Written instruction:
Provide again, from the entries below, every line from the one containing "extrude(amount=m8_nut)" through the one containing "obj.matrix_parent_inverse = Matrix.Identity(4)", exactly as written, and no other line.

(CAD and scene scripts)
# # #
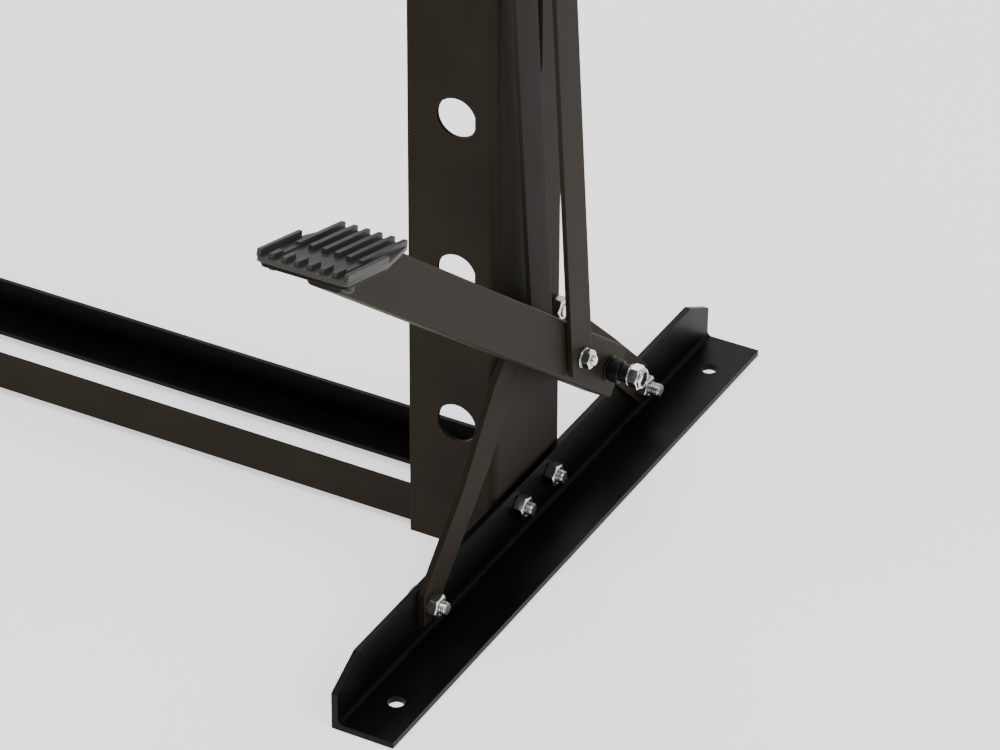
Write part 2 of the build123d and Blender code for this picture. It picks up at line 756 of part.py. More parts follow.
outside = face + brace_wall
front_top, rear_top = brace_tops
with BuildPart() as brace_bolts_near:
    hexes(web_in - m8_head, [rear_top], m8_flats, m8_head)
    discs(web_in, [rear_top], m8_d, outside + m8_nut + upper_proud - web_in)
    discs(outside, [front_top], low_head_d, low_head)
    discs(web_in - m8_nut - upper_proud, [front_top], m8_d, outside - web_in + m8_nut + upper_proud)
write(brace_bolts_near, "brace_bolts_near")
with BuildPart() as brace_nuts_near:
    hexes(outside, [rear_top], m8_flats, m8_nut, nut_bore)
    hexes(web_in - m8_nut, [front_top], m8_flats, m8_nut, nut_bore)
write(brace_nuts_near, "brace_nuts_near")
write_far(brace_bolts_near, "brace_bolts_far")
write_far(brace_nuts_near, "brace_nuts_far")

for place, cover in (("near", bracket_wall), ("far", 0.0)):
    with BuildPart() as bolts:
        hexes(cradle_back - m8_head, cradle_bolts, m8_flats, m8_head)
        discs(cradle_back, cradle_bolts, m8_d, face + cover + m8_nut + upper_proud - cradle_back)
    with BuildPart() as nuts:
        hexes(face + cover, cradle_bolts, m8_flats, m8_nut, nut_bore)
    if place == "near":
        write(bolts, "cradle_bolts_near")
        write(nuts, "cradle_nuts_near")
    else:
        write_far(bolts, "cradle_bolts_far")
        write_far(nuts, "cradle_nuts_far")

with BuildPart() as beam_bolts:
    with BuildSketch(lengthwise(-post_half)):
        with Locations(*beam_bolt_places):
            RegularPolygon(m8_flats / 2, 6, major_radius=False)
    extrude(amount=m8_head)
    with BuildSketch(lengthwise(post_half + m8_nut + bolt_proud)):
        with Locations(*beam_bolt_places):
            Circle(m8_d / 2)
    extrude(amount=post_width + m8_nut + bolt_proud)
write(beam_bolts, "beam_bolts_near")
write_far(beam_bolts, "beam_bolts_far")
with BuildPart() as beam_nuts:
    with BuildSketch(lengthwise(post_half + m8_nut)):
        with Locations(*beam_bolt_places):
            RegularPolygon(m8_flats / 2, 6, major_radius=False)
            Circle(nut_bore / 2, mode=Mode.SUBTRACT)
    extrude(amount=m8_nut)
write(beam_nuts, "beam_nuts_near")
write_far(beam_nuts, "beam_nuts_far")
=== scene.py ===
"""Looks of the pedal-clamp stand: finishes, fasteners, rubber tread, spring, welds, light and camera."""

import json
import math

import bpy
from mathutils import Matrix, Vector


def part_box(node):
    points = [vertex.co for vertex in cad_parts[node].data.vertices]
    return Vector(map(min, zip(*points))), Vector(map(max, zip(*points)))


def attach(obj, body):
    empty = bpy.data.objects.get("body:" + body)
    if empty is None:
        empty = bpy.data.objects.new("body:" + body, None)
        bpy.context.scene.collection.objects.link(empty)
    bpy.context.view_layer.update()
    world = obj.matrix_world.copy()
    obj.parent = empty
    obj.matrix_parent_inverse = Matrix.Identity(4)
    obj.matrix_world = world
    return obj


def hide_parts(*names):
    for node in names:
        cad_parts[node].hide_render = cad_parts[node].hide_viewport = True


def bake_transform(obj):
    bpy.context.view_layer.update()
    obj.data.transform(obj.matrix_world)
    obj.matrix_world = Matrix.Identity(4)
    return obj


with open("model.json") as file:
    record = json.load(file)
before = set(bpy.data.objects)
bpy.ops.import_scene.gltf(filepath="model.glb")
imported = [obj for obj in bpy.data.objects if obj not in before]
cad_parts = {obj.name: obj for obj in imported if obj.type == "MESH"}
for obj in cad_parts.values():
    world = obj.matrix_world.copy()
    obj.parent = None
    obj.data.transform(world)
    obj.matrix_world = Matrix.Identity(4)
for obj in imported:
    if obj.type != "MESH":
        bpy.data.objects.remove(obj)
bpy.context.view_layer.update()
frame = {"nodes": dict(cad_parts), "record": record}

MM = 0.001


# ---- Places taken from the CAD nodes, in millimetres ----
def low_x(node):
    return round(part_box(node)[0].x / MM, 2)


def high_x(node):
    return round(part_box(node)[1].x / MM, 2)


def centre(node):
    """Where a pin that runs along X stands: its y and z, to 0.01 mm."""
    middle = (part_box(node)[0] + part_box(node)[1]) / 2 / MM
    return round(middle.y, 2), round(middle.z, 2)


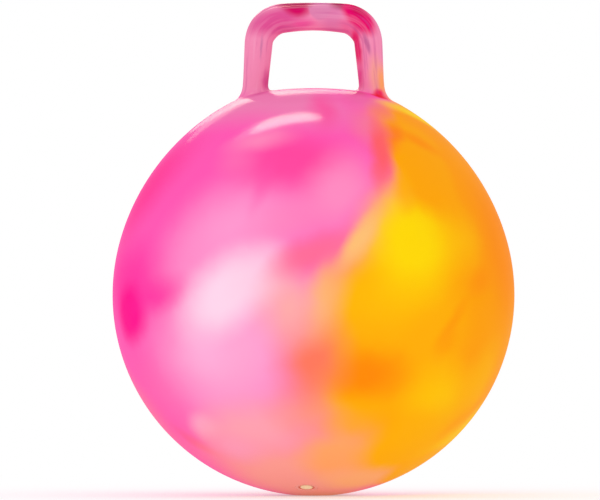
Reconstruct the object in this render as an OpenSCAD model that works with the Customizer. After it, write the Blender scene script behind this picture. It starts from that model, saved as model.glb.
# # #
Solution to this exercise:
    extrude(amount=m8_nut)
write(beam_nuts, "beam_nuts_near")
write_far(beam_nuts, "beam_nuts_far")
=== scene.py ===
"""Looks of the pedal-clamp stand: finishes, fasteners, rubber tread, spring, welds, light and camera."""

import json
import math

import bpy
from mathutils import Matrix, Vector


def part_box(node):
    points = [vertex.co for vertex in cad_parts[node].data.vertices]
    return Vector(map(min, zip(*points))), Vector(map(max, zip(*points)))


def attach(obj, body):
    empty = bpy.data.objects.get("body:" + body)
    if empty is None:
        empty = bpy.data.objects.new("body:" + body, None)
        bpy.context.scene.collection.objects.link(empty)
    bpy.context.view_layer.update()
    world = obj.matrix_world.copy()
    obj.parent = empty
    obj.matrix_parent_inverse = Matrix.Identity(4)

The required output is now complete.